The final two sections argue that a “market-based”
approach is “economically efficient” and “the most practical”. As in the debtors-petitioners’ brief,
non-legal, practical arguments dominate the lender’s brief. Only four pages in the lender’s brief have
any connection to chapter 11 matters and arguably the lender was simply wrong
in contending they were even relevant to the Court’s task since it failed to
prove a link between corporate reorganization case law and chapter 13.
Solicitor General's Brief
The Solicitor
General weighed
in, endorsing the “prime plus” formula over the presumptive contract
rate. The OSG argued:
One
appropriate method to calculate such a discount rate is to adjust low-risk
interest rates, such as the prime rate, to account for plan-specific risks of
nonpayment. That “prime-plus” formula approach determines the present value of
a debtor’s future payments based on the price of such payments in general
financial markets, where the prime rate measures the value of low-risk capital.
By including an adjustment for plan-specific default risks, a “prime-plus”
formula provides a direct, fair market appraisal of the risk-adjusted present
value of future payments. Such a formula approach is readily administrable;
treats all creditors equally—thereby avoiding unfair disparities in cases
where, as here, multiple secured creditors are parties to a single bankruptcy
proceeding; and avoids the need for expert testimony regarding individual
creditors’ lending practices or credit status.
In contrast, the OSG continued:
the
“contract-rate” approach used by the court of appeals would require courts
presumptively to value identical plan payments differently if those payments
are made to creditors with different pre-bankruptcy contract rates. Such
presumptions could be rebutted only by evidence of a specific creditor’s
current investment opportunities, but such opportunities are often difficult
for courts to evaluate and are not directly relevant to the debtor’s financial
status. Furthermore, burdening debtors with often “eyepopping” contract rates,
would undermine debtors’ ability to pursue bankruptcy under Chapter 13, and
would force many cases into liquidation under Chapter 7, to the general
detriment of debtors and creditors alike.
We can see several of the points ultimately made in the
plurality opinion in the SG’s brief: ease of administration; equal treatment of
creditors; avoiding the need for expert testimony; and at the end a disdain for
“eye-popping” interest rates. We also
see the SG characterizing the “prime plus” approach as a self-adjusting
“market” approach while the “contract rate presumption” is characterized as
more rigid and unchanging, which also appears to me to be how the plurality
thought of the formula.[4] In the succeeding posts, I will focus on how
these themes dominate the plurality’s opinion. The SG’s brief definitely seems
to have had a significant persuasive effect on the plurality.
All the more relevant, then, to note that little of the
SG’s argument involves an argument that might apply in chapter 11. Expert testimony is common in chapter 11;
eye-popping interest rates are not an issue, and so on.

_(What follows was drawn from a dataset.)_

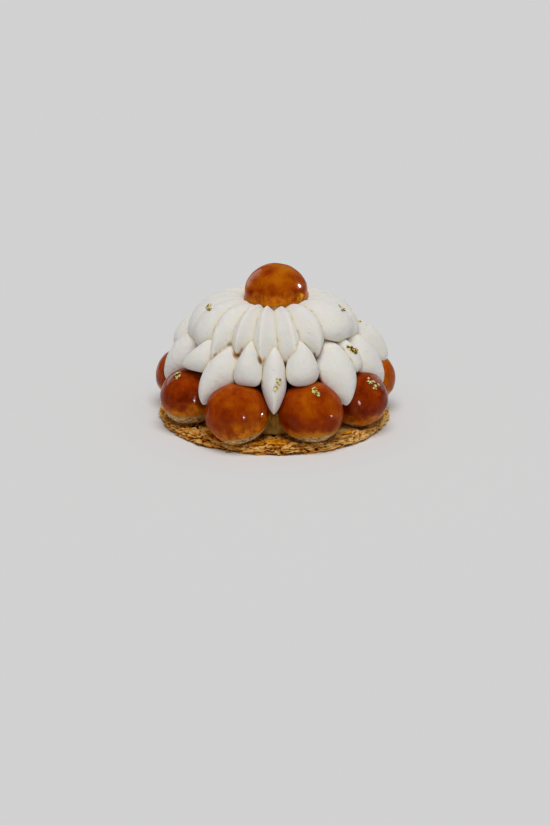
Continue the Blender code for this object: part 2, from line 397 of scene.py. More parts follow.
# %% [markdown]
# The three colours are laid over each other, and noise added to `cap` makes the edge ragged. The
# crust is dry and finely pitted, and the glaze is glassy and only dimpled, so roughness and bump
# change at the same edge. One material for all three leaves no seam between them.

# %% Where each finish lies
THIN_EDGE_COLOUR = (0.56, 0.25, 0.020, 1)
THIN_EDGE_SHARE = 0.65
EDGE_RAGGED = 0.35
DIMPLE_SHARE = 0.35
DRY = (0.62, 0.62, 0.62, 1)
GLASSY = (0.12, 0.12, 0.12, 1)
colour = mix(tree, attribute(tree, "gold"), caramel, golden)
thin_edge = maths(tree, "MULTIPLY", spread(tree, cap, 0.18, 0.02), THIN_EDGE_SHARE)
colour = mix(tree, thin_edge, colour, THIN_EDGE_COLOUR)
broken = maths(tree, "MULTIPLY", maths(tree, "SUBTRACT", crust_spots, 0.5), EDGE_RAGGED)
ragged_cap = maths(tree, "ADD", cap, broken)
colour = mix(tree, spread(tree, ragged_cap, -0.05, 0.03), crust, colour)
glaze = spread(tree, cap, -0.04, 0.02)
smooth = maths(tree, "MULTIPLY", patches, DIMPLE_SHARE)
dimples = bump(tree, mix(tree, glaze, crust_spots, smooth), 0.0004)
roughness = mix(tree, glaze, DRY, GLASSY)
fill(tree, shader, {"Base Color": colour, "Roughness": roughness, "Normal": dimples})
print("nodes in the glaze:", len(tree.nodes))

# %% [markdown]
# Puff pastry bakes to many shades: straw, gold and nearly burnt brown. The meshes carry a number
# from 0 to 1 for the colour, and fine noise varies it, because no two leaves of dough come out
# quite the same brown. That number also holds painted shade, dark in cracks, pits and at the
# foot of the rim, and painted light, pale on crests and on one side.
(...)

In fact, in a footnote 9, the SG’s brief
expressly disclaims any connection between the law governing chapter 11
cramdowns and the question before the Court:
The statutory
term “indubitable equivalent,” however, appears only in two provisions of the
Bankruptcy Code, neither of which applies
here. See 11 U.S.C. 361(3) (dealing with automatic stay and trustees’
authority to sell estate property or obtain credit); 11 U.S.C.
1129(b)(2)(A)(iii) (prescribing an “indubitable equivalent” standard as an
alternative to cram down in Chapter 11 proceedings). Moreover, even if secured
creditors did deserve an “indubitable equivalence” under Chapter 13, it would
be only an equivalence between the plan’s proposed payments and the creditor’s
allowed secured claim. Disputes over present value and discount rates concern
how courts should calculate that equivalence. Language quoted from Sections 361(3) and 1129(b)(2)(A)(i) does not in
any way answer that question.
(Emphasis added)
[1] This argument gained no traction with any justice and,
in general, “argument-by-labels” (“it’s not an ____, it’s an ____”) has been
disfavored as a basis for decision ever since the advent of legal realism,
which has focused on the functional and policy justifications for legal results
rather than forms and labels. The point
is that the statute calls for the "value" of a debt to be calculated
and the debt market is the best reference to do that. Calling it a loan or a claim or a debt does
not change that fact.
[2] This was a rather odd
argument which says, more or less, “once we ignore facts, it’s much easier to
get predictable results”. I think Stalin
found that doctrine worked quite well for his purposes, if I'm not
mistaken. Ultimately, the plurality
embraced a hybrid approach that contains elements of predictability, in the
baseline of the prime rate, and some amount of fact-specific adjustment in the
“plus X”, or so they claimed.
[3] I think that argument is myopic when applied to an
undersecured claim, as was the case here.
Whatever overstatement of value allegedly takes place per Rash is likely to be systematically
offset by the elimination of the lender’s deficiency claim. In any event, Rash does not come up that often in
chapter 11 cases where what is being valued is usually producing income and the
valuation is usually one form or another of discounting the cash flow being
thrown off.
[4] This is not to say that the
SG or plurality were correct in an objective, absolute sense, just that, as
between the contract rate and the prime plus alternative, one adjusts and one
doesn’t, and the one that adjusts looks more like how a market rate would move.
The “prime plus” formula is not at all a “direct, fair market appraisal of the
risk-adjusted value of future payments” as the SG contended. It is not “direct” and it is not “fair
market” at all. It is an administratively
simpler, but otherwise crude and imperfect proxy for that value.